Prompt:
Of all the lines in the data below, how many contain "scene"? Report that number alone.

* * *

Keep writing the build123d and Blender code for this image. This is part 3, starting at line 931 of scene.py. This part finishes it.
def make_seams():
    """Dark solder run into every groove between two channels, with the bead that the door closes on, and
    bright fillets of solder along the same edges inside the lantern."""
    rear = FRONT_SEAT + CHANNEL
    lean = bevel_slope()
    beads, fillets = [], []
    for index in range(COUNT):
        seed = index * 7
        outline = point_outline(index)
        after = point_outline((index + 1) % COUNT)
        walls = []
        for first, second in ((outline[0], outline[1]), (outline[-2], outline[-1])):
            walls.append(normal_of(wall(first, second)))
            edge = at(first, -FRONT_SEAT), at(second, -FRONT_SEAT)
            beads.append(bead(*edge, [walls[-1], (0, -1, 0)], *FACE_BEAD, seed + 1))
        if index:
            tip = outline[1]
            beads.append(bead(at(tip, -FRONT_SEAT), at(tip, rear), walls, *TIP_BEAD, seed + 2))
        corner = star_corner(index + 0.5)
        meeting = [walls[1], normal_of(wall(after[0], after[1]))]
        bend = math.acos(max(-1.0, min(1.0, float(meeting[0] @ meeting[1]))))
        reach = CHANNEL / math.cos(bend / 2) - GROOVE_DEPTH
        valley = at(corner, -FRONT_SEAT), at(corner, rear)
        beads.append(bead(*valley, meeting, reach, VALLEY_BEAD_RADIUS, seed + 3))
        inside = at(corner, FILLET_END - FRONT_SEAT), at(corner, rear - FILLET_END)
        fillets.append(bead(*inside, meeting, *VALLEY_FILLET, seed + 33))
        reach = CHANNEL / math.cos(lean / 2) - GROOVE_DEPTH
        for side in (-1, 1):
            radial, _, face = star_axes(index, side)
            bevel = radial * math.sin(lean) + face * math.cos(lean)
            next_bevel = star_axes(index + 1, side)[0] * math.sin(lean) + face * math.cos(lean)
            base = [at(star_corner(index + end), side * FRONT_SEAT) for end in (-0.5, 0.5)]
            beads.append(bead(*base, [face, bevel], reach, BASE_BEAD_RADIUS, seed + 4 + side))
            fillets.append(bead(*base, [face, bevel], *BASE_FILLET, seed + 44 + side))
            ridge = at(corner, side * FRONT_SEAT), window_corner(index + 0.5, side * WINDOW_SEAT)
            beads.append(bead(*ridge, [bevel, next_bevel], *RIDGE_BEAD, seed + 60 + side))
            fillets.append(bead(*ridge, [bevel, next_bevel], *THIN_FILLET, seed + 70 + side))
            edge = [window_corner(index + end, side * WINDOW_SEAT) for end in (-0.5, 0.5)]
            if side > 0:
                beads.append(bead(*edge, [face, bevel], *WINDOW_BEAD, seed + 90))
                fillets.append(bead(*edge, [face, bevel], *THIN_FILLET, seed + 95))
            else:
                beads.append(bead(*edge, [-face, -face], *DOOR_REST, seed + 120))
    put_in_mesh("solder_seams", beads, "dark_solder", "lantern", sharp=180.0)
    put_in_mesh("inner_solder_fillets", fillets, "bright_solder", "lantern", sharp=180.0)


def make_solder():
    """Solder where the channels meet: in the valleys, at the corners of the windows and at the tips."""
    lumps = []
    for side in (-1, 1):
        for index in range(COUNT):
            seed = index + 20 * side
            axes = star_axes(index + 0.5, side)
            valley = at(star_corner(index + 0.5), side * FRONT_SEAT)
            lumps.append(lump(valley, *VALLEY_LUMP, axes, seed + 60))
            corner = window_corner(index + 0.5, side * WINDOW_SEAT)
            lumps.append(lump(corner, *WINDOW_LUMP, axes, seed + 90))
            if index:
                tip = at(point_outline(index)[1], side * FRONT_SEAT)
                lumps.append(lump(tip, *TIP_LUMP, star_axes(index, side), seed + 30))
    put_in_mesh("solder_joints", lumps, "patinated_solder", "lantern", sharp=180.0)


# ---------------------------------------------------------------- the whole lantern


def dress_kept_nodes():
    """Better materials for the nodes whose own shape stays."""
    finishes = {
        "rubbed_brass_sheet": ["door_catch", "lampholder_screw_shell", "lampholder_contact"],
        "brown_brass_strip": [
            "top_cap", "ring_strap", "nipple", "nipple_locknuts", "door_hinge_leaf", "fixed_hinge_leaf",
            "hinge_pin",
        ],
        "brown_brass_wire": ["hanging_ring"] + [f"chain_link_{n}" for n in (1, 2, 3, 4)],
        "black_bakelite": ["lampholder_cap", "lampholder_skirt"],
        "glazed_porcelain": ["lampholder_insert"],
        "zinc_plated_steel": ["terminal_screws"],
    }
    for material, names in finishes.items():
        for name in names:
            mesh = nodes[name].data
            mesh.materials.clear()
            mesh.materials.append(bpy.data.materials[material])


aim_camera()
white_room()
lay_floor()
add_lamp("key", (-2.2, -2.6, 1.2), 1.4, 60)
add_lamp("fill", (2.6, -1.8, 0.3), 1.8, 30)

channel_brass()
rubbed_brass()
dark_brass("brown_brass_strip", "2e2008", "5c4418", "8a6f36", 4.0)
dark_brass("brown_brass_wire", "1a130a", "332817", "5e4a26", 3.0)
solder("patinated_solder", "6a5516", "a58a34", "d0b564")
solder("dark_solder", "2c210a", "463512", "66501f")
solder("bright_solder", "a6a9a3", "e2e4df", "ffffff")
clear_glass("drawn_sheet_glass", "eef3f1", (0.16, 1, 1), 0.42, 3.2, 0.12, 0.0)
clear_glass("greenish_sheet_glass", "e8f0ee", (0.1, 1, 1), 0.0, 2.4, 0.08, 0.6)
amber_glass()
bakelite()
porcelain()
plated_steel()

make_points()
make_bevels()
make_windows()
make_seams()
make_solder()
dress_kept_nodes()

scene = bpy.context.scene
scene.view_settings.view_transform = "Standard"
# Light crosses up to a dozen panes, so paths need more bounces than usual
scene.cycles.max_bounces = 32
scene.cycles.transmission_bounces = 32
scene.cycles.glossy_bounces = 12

* * *

Complete output:
6